Start Data block

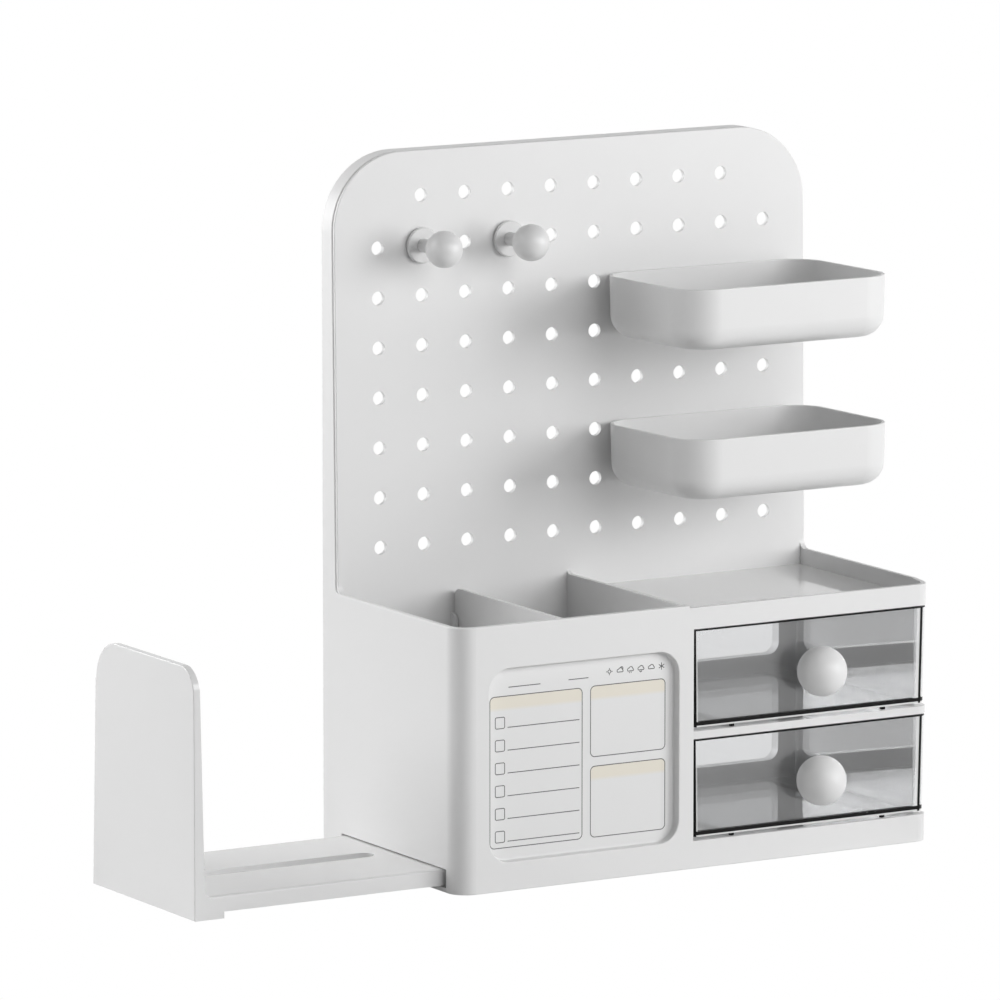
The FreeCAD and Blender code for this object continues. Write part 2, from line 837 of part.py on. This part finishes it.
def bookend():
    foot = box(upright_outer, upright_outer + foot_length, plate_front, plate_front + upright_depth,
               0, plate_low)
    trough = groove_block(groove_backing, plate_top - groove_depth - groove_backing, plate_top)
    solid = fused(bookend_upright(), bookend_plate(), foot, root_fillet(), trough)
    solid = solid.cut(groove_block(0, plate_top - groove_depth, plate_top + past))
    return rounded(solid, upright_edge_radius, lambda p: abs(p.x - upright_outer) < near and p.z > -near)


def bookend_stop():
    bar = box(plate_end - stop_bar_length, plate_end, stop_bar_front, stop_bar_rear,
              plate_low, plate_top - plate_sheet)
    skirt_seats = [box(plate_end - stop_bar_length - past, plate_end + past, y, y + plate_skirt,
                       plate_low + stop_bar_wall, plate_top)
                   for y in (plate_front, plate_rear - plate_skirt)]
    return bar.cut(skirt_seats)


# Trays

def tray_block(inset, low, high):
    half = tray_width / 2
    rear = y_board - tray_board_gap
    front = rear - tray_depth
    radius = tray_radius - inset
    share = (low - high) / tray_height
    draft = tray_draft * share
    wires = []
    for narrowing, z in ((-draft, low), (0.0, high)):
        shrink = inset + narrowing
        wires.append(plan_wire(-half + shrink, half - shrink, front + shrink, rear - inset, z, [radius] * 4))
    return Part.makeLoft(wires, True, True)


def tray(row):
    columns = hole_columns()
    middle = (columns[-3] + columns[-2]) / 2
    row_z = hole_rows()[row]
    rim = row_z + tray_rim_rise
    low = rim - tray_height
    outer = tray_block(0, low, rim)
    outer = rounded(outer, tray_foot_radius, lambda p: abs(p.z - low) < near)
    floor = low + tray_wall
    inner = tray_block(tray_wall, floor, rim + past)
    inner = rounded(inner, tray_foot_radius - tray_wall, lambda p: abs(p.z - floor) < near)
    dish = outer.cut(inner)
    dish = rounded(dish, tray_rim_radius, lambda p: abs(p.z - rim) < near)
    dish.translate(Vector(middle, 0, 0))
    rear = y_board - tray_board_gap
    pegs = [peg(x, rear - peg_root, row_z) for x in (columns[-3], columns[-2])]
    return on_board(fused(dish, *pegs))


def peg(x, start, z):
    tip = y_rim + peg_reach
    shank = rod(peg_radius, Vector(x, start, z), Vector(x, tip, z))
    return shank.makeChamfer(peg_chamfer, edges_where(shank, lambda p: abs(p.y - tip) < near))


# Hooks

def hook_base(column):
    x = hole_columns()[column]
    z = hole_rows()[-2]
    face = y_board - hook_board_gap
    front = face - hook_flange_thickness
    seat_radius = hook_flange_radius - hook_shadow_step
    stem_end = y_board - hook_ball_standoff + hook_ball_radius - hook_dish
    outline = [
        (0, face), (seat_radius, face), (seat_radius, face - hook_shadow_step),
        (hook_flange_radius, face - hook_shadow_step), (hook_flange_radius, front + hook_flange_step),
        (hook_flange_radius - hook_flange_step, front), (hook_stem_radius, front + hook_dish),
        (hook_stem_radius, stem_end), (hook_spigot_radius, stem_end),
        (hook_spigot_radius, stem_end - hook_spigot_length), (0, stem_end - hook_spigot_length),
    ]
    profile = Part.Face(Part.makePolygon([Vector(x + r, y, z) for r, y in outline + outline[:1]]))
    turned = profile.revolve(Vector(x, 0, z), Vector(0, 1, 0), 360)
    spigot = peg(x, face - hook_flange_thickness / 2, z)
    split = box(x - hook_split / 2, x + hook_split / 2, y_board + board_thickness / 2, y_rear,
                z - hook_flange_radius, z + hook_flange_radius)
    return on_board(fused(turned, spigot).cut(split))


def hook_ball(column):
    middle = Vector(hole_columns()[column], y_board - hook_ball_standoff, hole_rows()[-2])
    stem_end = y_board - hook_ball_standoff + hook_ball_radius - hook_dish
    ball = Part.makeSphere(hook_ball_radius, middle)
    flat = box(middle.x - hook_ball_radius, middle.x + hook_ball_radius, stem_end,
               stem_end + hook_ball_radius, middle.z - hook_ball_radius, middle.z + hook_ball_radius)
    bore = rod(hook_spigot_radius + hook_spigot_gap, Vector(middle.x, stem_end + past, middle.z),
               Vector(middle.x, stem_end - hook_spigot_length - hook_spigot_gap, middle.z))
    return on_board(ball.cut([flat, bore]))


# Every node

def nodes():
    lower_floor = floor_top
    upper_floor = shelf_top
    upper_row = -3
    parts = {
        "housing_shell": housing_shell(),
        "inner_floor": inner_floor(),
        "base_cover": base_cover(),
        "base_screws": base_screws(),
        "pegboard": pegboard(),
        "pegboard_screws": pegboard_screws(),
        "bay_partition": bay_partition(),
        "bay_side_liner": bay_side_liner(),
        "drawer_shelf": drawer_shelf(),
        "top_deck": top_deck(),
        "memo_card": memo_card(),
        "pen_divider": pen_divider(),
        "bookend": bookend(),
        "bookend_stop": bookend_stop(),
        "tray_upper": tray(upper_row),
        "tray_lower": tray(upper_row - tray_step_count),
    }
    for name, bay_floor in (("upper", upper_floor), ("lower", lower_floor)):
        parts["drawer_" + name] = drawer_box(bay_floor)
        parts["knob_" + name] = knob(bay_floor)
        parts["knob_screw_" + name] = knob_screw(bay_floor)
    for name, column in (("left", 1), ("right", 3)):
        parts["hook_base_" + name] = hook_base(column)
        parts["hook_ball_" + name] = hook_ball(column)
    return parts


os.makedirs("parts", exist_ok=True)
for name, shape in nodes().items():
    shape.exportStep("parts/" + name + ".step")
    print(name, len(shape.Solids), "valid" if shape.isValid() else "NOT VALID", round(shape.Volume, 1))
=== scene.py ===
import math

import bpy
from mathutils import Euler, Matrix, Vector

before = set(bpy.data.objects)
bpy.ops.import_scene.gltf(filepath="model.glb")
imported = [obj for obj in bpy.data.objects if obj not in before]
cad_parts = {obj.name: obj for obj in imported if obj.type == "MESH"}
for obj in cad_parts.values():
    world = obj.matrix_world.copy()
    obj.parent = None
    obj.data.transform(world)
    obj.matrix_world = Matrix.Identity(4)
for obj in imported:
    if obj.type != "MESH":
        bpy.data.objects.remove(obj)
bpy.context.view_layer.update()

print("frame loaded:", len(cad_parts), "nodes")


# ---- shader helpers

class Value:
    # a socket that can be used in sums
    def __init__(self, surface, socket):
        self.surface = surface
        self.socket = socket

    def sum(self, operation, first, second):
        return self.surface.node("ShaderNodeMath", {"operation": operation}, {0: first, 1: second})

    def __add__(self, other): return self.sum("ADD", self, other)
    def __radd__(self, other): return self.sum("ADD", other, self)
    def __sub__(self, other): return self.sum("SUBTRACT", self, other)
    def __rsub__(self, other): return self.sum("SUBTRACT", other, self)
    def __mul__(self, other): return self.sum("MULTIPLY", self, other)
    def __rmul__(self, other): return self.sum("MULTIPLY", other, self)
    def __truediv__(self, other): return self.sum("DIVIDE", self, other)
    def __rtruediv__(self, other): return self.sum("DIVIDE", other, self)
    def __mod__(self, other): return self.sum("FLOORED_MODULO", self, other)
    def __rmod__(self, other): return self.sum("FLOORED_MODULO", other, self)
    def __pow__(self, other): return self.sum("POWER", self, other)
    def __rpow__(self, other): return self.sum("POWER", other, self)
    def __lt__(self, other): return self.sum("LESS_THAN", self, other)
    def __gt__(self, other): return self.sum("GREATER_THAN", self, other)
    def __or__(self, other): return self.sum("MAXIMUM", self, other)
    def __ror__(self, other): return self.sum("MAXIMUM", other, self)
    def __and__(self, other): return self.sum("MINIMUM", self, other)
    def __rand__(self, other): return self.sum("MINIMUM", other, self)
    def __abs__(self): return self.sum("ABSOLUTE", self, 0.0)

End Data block

What is needed.
Pull out all lines containing "objects".

Written reply.
before = set(bpy.data.objects)
imported = [obj for obj in bpy.data.objects if obj not in before]
        bpy.data.objects.remove(obj)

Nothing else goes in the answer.